YOUTUBE_VIDEO

Load Growth and Electric System Reliability (4.22.25)

Brief

Mark Olsen, manager of reliability assessments at the North American Electric Reliability Corporation (NERC), presented a webinar (Clean Energy States Alliance, April 22, 2025) summarizing findings from NERC's 2024 Long‑Term Reliability Assessment and related reliability leadership work. The session was a technical briefing-style presentation that emphasized probabilistic methods (loss-of-load hours and expected unserved energy) and a 10-year planning horizon. Olsen showed NERC's risk map (high/elevated/normal categories) and explained that more than half of the continent faces growing energy risk driven primarily by a step-change in demand growth, continued retirements of thermal plants, and uncertainty/timing in bringing new resources online.

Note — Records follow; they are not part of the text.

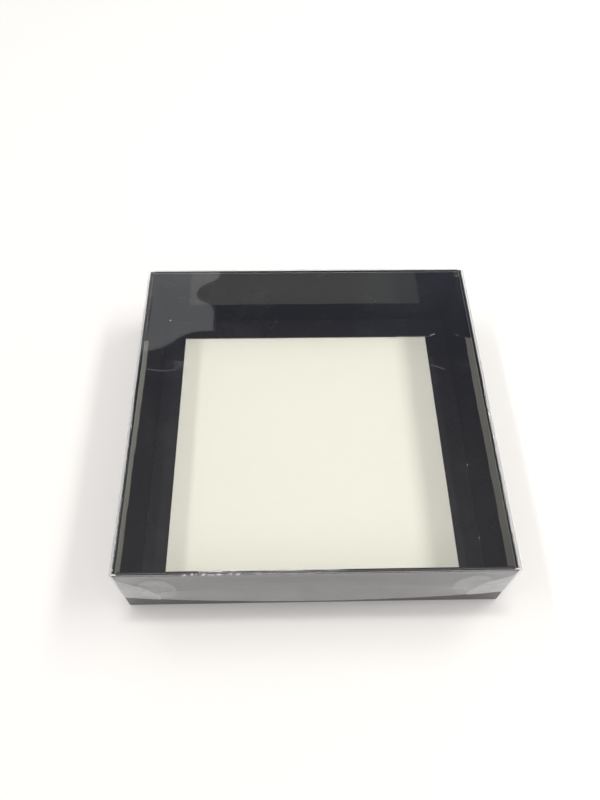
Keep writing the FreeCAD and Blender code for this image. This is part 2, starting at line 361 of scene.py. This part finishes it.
# Patches to the metre, detail and roughness of each cloud pattern
PULP_GRAIN = (420, 6, 0.7)
PULP_FIBRES = (2500, 4, 0.7)
SMUDGES = (38, 4, 0.6)
ORANGE_PEEL = (75, 1, 0.4)
SAG = (16, 1, 0.4)
SMUDGE_LEVEL = (0.45, 0.75)
print("smudges are about", round(1 / SMUDGES[0] / MM), "mm across")

# %% The relief of the board: fibres on its bare side, peel and a slow sag on its good side
RELIEF = 0.05
FIBRE_SHARE = 0.12
SAG_TIMES_PEEL = 7.0


def board_relief(tree, place, good):
    """The normal of the board. Its bumps are in the light only, and too low to change its shape."""
    fibres = maths(tree, "MULTIPLY", clouds(tree, place, *PULP_FIBRES), FIBRE_SHARE)
    sag = maths(tree, "MULTIPLY", clouds(tree, place, *SAG), SAG_TIMES_PEEL)
    waves = maths(tree, "ADD", clouds(tree, place, *ORANGE_PEEL), sag)
    height = mix_values(tree, good, fibres, waves)
    return put(tree, "Bump", {"Height": height, "Strength": 1.0, "Distance": RELIEF * MM})


# %% Where the board is printed
def board_good_side(tree, sheet_way, fold_way, black_as_painted_shade, frays):
    """Where the print is. frays are spots where it is off, and their last number says how far."""
    good = use_group(tree, side_group, Sheet_way=sheet_way, Fold_way=fold_way)["Good side"]
    # Painted shade: the whole panel is printed black, its white cut edges and bare side too.
    if black_as_painted_shade:
        good = maths(tree, "ADD", good, 1.0, clamp=True)
    for start, run, width, bareness in frays:
        bare = maths(tree, "MULTIPLY", scratch_mask(tree, start, run, width), bareness)
        good = maths(tree, "SUBTRACT", good, bare, clamp=True)
    return good


# %% The finish of the board
PULP_ROUGHNESS = 0.9
GLOSS_CLEAN, GLOSS_SMUDGED, GLOSS_FOLDED = 0.03, 0.07, 0.10
BOARD_IOR = 1.5


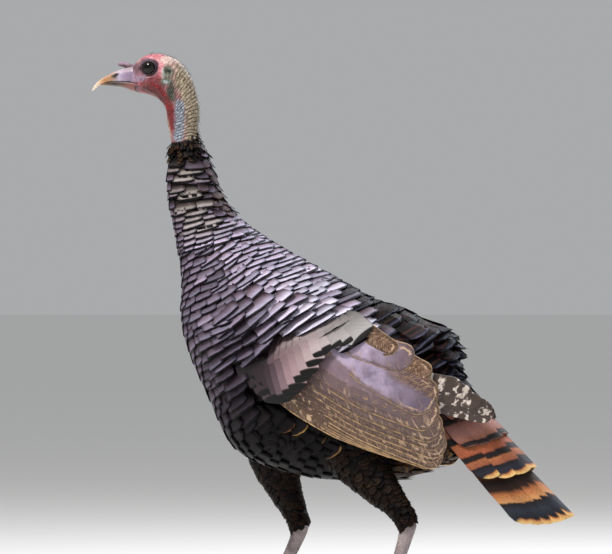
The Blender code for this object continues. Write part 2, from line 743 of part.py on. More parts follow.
def neck_nodes():
    count = 2 * FOLDS_IN_NECK
    places = np.linspace(HEAD_END, BARE_NECK_END, count + 1)
    rings = []
    for i, place in enumerate(places):
        shift = GAP if i == 0 else 0.0
        fold = FOLD_HEIGHT if i % 2 else 0.0
        rings.append(body_ring(place, 18, shift, fold))
    neck = loft("neck_upper", rings)
    dewlap = []
    for i in range(9):
        t = i / 8
        lx, lz, ux, uz, _ = spline(BODY_SECTIONS, 4.75 + 4.0 * t)
        inward = Vector((ux - lx, 0, uz - lz)).normalized()
        size = 0.0026 * (0.35 + math.sin(math.pi * (0.08 + 0.84 * t)))
        centre = Vector((lx, 0, lz)) + inward * 0.0012
        dewlap.append([centre + inward * (size * math.cos(a)) + Vector((0, 0.8 * size * math.sin(a), 0))
                       for a in np.linspace(0, 2 * math.pi, 9)[:-1]])
    fuse(neck, [loft("dewlap", dewlap)])
    rings = [body_ring(BARE_NECK_END, 20, GAP)]
    rings += [body_ring(p, 20) for p in np.linspace(BARE_NECK_END, NECK_END, 10)[1:]]
    loft("neck_lower", rings)


def torso_node():
    rings = [body_ring(NECK_END, 20, GAP)]
    rings += [body_ring(p, 20) for p in np.linspace(NECK_END, TORSO_END, 16)[1:]]
    return loft("torso", rings)


def tail_node(torso):
    rings = [body_ring(TORSO_END, 16, GAP)]
    rings += [body_ring(p, 16) for p in np.linspace(TORSO_END, TAIL_CORE_END, 5)[1:]]
    tail = loft("tail", rings)
    fuse(tail, tail_pieces() + body_pieces(VENT_TIER))
    return cut_clear(tail, [torso])


def wing_nodes(trunk):
    wing = wing_arm("wing_left")
    fuse(wing, wing_pieces())
    cut_clear(wing, trunk)
    mirrored(wing, "wing_right")


# Materials, one for each kind of surface
LOOKS = {
    "skin": ((0.62, 0.30, 0.30, 1), 0.5),
    "plumage": ((0.16, 0.10, 0.09, 1), 0.5),
    "wing": ((0.34, 0.24, 0.17, 1), 0.5),
    "horn": ((0.55, 0.42, 0.30, 1), 0.35),
    "eye": ((0.03, 0.02, 0.015, 1), 0.05),
    "scale": ((0.42, 0.33, 0.32, 1), 0.5),
}
NODE_LOOKS = {"head": "skin", "snood": "skin", "neck_upper": "skin", "neck_lower": "plumage",
              "torso": "plumage", "thigh": "plumage", "tail": "plumage", "wing": "wing", "bill": "horn",
              "claw": "horn", "eye": "eye", "toe": "scale", "shank": "scale"}


def paint():
    made = {}
    for look, (colour, roughness) in LOOKS.items():
        material = bpy.data.materials.new(look)
        material.use_nodes = True
        shader = material.node_tree.nodes["Principled BSDF"]
        shader.inputs["Base Color"].default_value = colour
        shader.inputs["Roughness"].default_value = roughness
        made[look] = material
    for obj in bpy.context.scene.objects:
        key = next((k for k in (obj.name, obj.name.split("_")[0]) if k in NODE_LOOKS), None)
        if key:
            obj.data.materials.clear()
            obj.data.materials.append(made[NODE_LOOKS[key]])


def main():
    for obj in list(bpy.data.objects):
        bpy.data.objects.remove(obj)
    head = head_node()
    bill_nodes()
    snood_node(head)
    neck_nodes()
    torso = torso_node()
    fuse(torso, [piece for tier in RUMP_TIERS for piece in body_pieces(tier)])
    trunk = [torso, tail_node(torso)]
    leg_nodes("left", LEFT_LEG, trunk)
    leg_nodes("right", RIGHT_LEG, trunk)
    wing_nodes(trunk)
    paint()


main()
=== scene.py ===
import json
import math

import bmesh
import bpy
import numpy as np
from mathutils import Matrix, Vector, kdtree, noise

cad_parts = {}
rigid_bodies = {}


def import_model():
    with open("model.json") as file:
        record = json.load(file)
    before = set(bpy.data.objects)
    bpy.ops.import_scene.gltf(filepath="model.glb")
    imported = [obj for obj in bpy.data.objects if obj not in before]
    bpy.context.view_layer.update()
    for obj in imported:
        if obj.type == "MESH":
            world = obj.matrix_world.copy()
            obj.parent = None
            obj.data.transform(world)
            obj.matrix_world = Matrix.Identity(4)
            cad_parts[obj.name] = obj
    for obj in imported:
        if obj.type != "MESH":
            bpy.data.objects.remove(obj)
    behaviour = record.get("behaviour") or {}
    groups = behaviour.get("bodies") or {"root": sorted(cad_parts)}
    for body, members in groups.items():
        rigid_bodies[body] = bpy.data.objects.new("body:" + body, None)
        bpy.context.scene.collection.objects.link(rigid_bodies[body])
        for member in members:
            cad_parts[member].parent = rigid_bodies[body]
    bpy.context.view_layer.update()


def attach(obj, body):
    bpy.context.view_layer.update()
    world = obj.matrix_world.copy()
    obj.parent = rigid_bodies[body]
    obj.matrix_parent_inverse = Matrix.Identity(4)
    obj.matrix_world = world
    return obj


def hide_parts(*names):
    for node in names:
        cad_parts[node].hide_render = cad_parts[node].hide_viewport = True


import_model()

# A turkey in bronze plumage, walking with its head up. It faces -X, and its left side is -Y.
# One skin carries the flesh, and every feather is a thin closed blade that grows from it.
# Lengths are in metres, and place and angle count along and round the body's sections.


def hexColour(text):
    parts = [int(text[i:i + 2], 16) / 255 for i in (1, 3, 5)]
    return tuple(c / 12.92 if c <= 0.04045 else ((c + 0.055) / 1.055) ** 2.4 for c in parts) + (1.0,)


def smooth(low, high, x):
    t = np.clip((np.asarray(x, float) - low) / (high - low), 0, 1)
    return t * t * (3 - 2 * t)


def most(*shares):
    return np.maximum.reduce(shares)


def unit(v):
    return v / np.maximum(np.linalg.norm(v, axis=-1, keepdims=True), 1e-12)


def splineAt(rows, place):  # a smooth curve through the rows, at places counted in rows
    rows = np.asarray(rows, float)
    last = len(rows) - 1
    place = np.clip(np.asarray(place, float), 0, last)
    i = np.minimum(place.astype(int), last - 1)
    t = (place - i)[..., None]
    more = np.vstack([2 * rows[0] - rows[1], rows, 2 * rows[last] - rows[last - 1]])
    a, b, c, d = more[i], more[i + 1], more[i + 2], more[i + 3]
    return 0.5 * (2 * b + (c - a) * t + (2 * a - 5 * b + 4 * c - d) * t**2 + (3 * b - a - 3 * c + d) * t**3)


def tubeGrid(steps, sides):  # places along a tube and turns round it, as two flat arrays
    turns = np.arange(sides) / sides * 2 * math.pi
    return (grid.ravel() for grid in np.meshgrid(steps, turns, indexing="ij"))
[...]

Olsen walked through specific metrics and implications: the interconnection queue grew by about 44 GW (12%) and is dominated by solar and battery projects, but actual adds lagged projections except for batteries. NERC accounted for roughly 78 GW of thermal retirements in its baseline and flagged another ~37 GW announced but not yet removed from planning, concentrating risk in market areas such as PJM and MISO. Winter reliability is emerging as a particular concern—winter peak growth is outpacing summer growth in many regions, winter shortfall events can last much longer (example winter events modeled up to ~12 hours), and short-duration batteries (2–4 hours) have limited ability to solve extended winter energy deficits. Transmission planning activity has increased (≈28,000 circuit miles in development vs a historical average near 18,000), but construction bottlenecks, permitting and siting issues (affecting ≈1,200 miles) slow realized delivery benefits. Olsen highlighted the interregional transfer capability study showing transmission can reduce some shortfalls but will not eliminate the need for additional resources. His recommendations for state and federal policymakers: pursue an all-of-the-above resource strategy, carefully manage generator deactivations, improve permitting and siting coordination, mature probabilistic and multi-weather-year modeling, account for grid-enhancing technologies, and plan for longer-duration storage and firm resources to cover growing winter and multi-day energy needs.

Why it matters

NERC's 2024 Long-Term Reliability (LTR) assessment (released Feb 2024) finds over half of North America at risk of energy shortfalls over the next 10 years, with rapid load growth a primary driver.

Key details

  • Peak demand is accelerating: NERC reports the highest demand growth in its last 20 years of LTRs and forecasts a 12 GW increase in peak demand for the upcoming summer (more than twice last summer's increase).
  • Interconnection queue expanded by 44 GW (≈12%) year-over-year and is dominated by solar and battery projects, but actual project builds fell short of prior-year projections for most resource types except batteries, which exceeded expectations.
  • Thermal generator retirements are significant: 78 GW of expected thermal retirements are included in the 10-year assessment, plus an additional ~37 GW announced or in early retirement stages (not yet reflected in planning), with large exposure in market areas such as PJM and MISO.
  • Winter risk is growing: winter peak growth is outpacing summer in many areas, winter shortfalls can be longer/deeper (representative winter events up to ~12 hours), and short-duration batteries are often insufficient — reliable dispatchable resources and fuel assurance (natural gas) remain critical.
  • Transmission development shows an uptick in planning (≈28,000 circuit miles in development vs historical ~18,000), but transmission under construction has not risen commensurately; siting and permitting currently constrain about 1,200 miles.